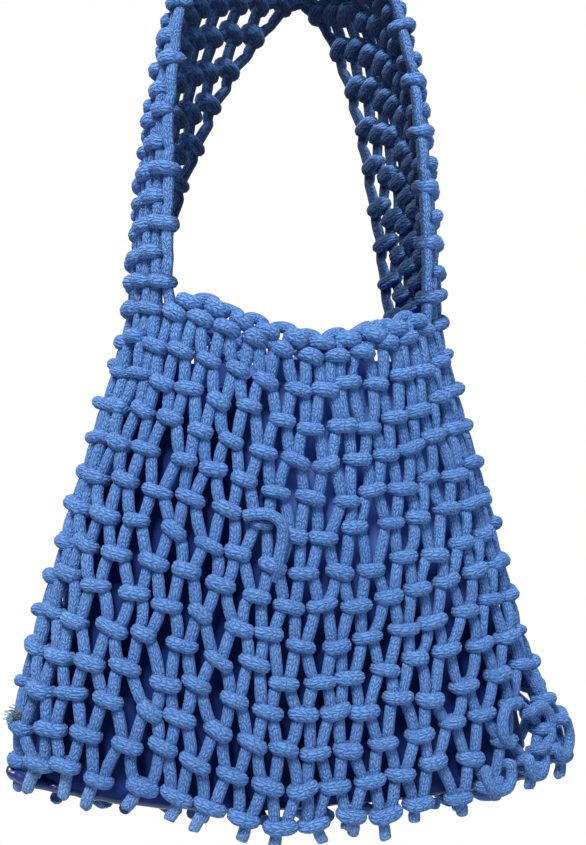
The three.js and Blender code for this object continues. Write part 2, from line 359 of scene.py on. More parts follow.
# %% [markdown]
# The strap's cords are traced the same way, row by row, over the arch. The band is cut
# into three stretches, because the two roots bend as the bag swings and the rest stays.

# %% Paths of the strap's cords
def strap_cord(i, first_row, last_row):
    stops = []
    for row in range(first_row, last_row + 1):
        knot, side = strap_knot_of(row, i)
        if knot is not None:
            stops.append(in_wrap(knot, side))
        elif row in (0, STRAP_ROWS) and i in (0, STRAP_CORDS - 1):
            stops.append(in_wrap(*knot_of(-1, body_cord_of(row, i))))
        else:
            across = (i + 0.5 - STRAP_CORDS / 2) / (STRAP_CORDS / 2)
            p, over, out, _ = strap_frame(across, strap_walk_at(row, across))
            stops.append((p + over * (0.8 if i else -0.8) + out * 0.5, out))
    path = []
    for (a, out_a), (b, out_b) in zip(stops, stops[1:]):
        bow = (out_a + out_b) * 0.5 * rng.normal(0.7, 0.3)
        path += [(a, 0.88)] + [(p, 1.0) for p in leg(a, b, bow)]
    path.append((stops[-1][0], 0.88))
    return path


ZONES = {
    "root_left": (0, ROOT_ROWS),
    "over": (ROOT_ROWS, STRAP_ROWS - ROOT_ROWS),
    "root_right": (STRAP_ROWS - ROOT_ROWS, STRAP_ROWS),
}
strap_paths = {}
for zone, (low, high) in ZONES.items():
    strap_paths[zone] = [strap_cord(i, low, high) for i in range(STRAP_CORDS)]
print("strap cords:", {zone: len(p) for zone, p in strap_paths.items()})

# %% [markdown]
# The cord is a hollow braid of soft cotton. Its stitches lie in narrow columns of small
# Vs that run along it. The path stores how far along a point is and where round the
# cord it is, and the finish reads both, so the braid follows every bend and has no seam.

# %% A node tree that sweeps cord along paths
def tree(name, sockets):
    group = bpy.data.node_groups.new(name, "GeometryNodeTree")
    group.interface.new_socket("Geometry", in_out="INPUT", socket_type="NodeSocketGeometry")
    for label, kind, default in sockets:
        socket = group.interface.new_socket(label, in_out="INPUT", socket_type=kind)
        if default is not None:
            socket.default_value = default
    group.interface.new_socket("Geometry", in_out="OUTPUT", socket_type="NodeSocketGeometry")
    return group, group.nodes.new("NodeGroupInput"), group.nodes.new("NodeGroupOutput")


def add(group, kind, inputs=(), **settings):
    node = group.nodes.new(kind)
    for key, value in settings.items():
        setattr(node, key, value)
    for socket, value in dict(inputs).items():
        if isinstance(value, bpy.types.NodeSocket):
            group.links.new(value, node.inputs[socket])
        else:
            node.inputs[socket].default_value = value
    return node


def store(group, geometry, name, kind, value):
    given = {"Geometry": geometry, "Name": name}
    node = add(group, "GeometryNodeStoreNamedAttribute", given, data_type=kind, domain="POINT")
    group.links.new(value, node.inputs["Value"])
    return node.outputs[0]


def round_profile(group, radius, sides):
    circle = add(group, "GeometryNodeCurvePrimitiveCircle", {"Radius": 1.0, "Resolution": sides})
    position = add(group, "GeometryNodeInputPosition")
    marked = store(group, circle.outputs["Curve"], "ring", "FLOAT_VECTOR", position.outputs[0])
    size = add(group, "ShaderNodeCombineXYZ", {"X": radius, "Y": radius, "Z": radius})
    return add(group, "GeometryNodeTransform", {"Geometry": marked, "Scale": size.outputs[0]}).outputs[0]


def handmade(group, geometry, amount, seed):
    """Moves every point a little, smoothly, so that no two stretches are alike."""
    wobble = {"Scale": 95.0, "Detail": 1.0, "W": seed}
    cloud = add(group, "ShaderNodeTexNoise", wobble, noise_dimensions="4D")
    round_zero = {0: cloud.outputs["Color"], 1: (0.5, 0.5, 0.5)}
    centred = add(group, "ShaderNodeVectorMath", round_zero, operation="SUBTRACT")
    moved = add(group, "ShaderNodeVectorMath", {0: centred.outputs[0]}, operation="SCALE")
    group.links.new(amount, moved.inputs["Scale"])
    shift = {"Geometry": geometry, "Offset": moved.outputs[0]}
    return add(group, "GeometryNodeSetPosition", shift).outputs[0]


def finish_tree(group, geometry, material, out):
    smooth = add(group, "GeometryNodeSetShadeSmooth", {"Geometry": geometry})
    real = add(group, "GeometryNodeRealizeInstances", {"Geometry": smooth.outputs[0]})
    painted = add(group, "GeometryNodeSetMaterial", {"Geometry": real.outputs[0], "Material": material})
    group.links.new(painted.outputs[0], out.inputs[0])


def cord_tree():
    group, given, out = tree(
        "cord along paths",
        [
            ("Radius", "NodeSocketFloat", 0.003),
            ("Sides", "NodeSocketInt", 10),
            ("Steps", "NodeSocketInt", 3),
            ("Unevenness", "NodeSocketFloat", 0.0011),
            ("Seed", "NodeSocketFloat", 1.0),
            ("Material", "NodeSocketMaterial", None),
        ],
    )
    path = given.outputs["Geometry"]
    curve = add(group, "GeometryNodeCurveSplineType", {"Curve": path}, spline_type="CATMULL_ROM")
    steps = {"Geometry": curve.outputs[0], "Resolution": given.outputs["Steps"]}
    fine = add(group, "GeometryNodeSetSplineResolution", steps)
    length = add(group, "GeometryNodeSplineParameter")
    marked = store(group, fine.outputs[0], "along", "FLOAT", length.outputs["Length"])
    profile = round_profile(group, given.outputs["Radius"], given.outputs["Sides"])
    thickness = add(group, "GeometryNodeInputRadius").outputs[0]
    sweep = {"Curve": marked, "Profile Curve": profile, "Scale": thickness, "Fill Caps": True}
    tube = add(group, "GeometryNodeCurveToMesh", sweep)
    shaped = handmade(group, tube.outputs[0], given.outputs["Unevenness"], given.outputs["Seed"])
    finish_tree(group, shaped, given.outputs["Material"], out)
    return group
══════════
→ **GIVEN REQUEST**:
Repeat, exactly and only, the lines from the beginning of the material through the line that contains "# into three".

→ **ANSWER TO THE TASK**:
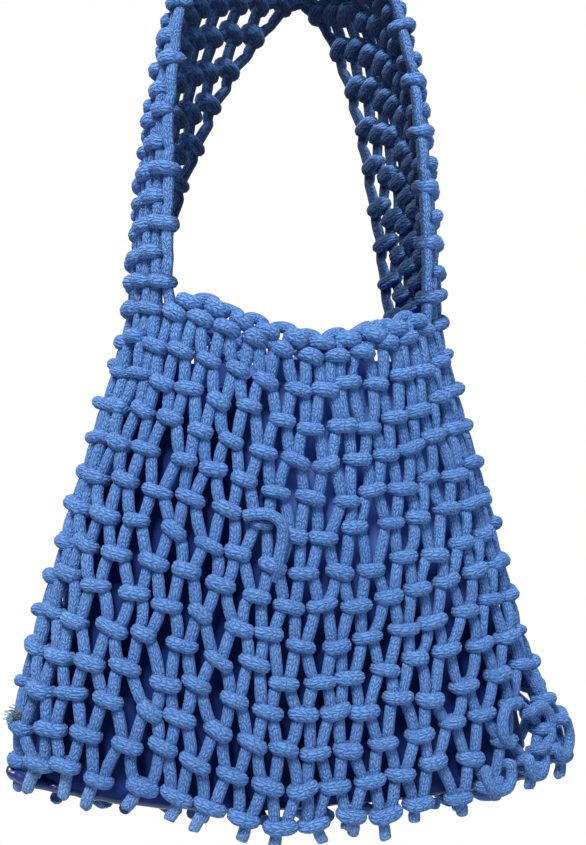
The three.js and Blender code for this object continues. Write part 2, from line 359 of scene.py on. More parts follow.
# %% [markdown]
# The strap's cords are traced the same way, row by row, over the arch. The band is cut
# into three stretches, because the two roots bend as the bag swings and the rest stays.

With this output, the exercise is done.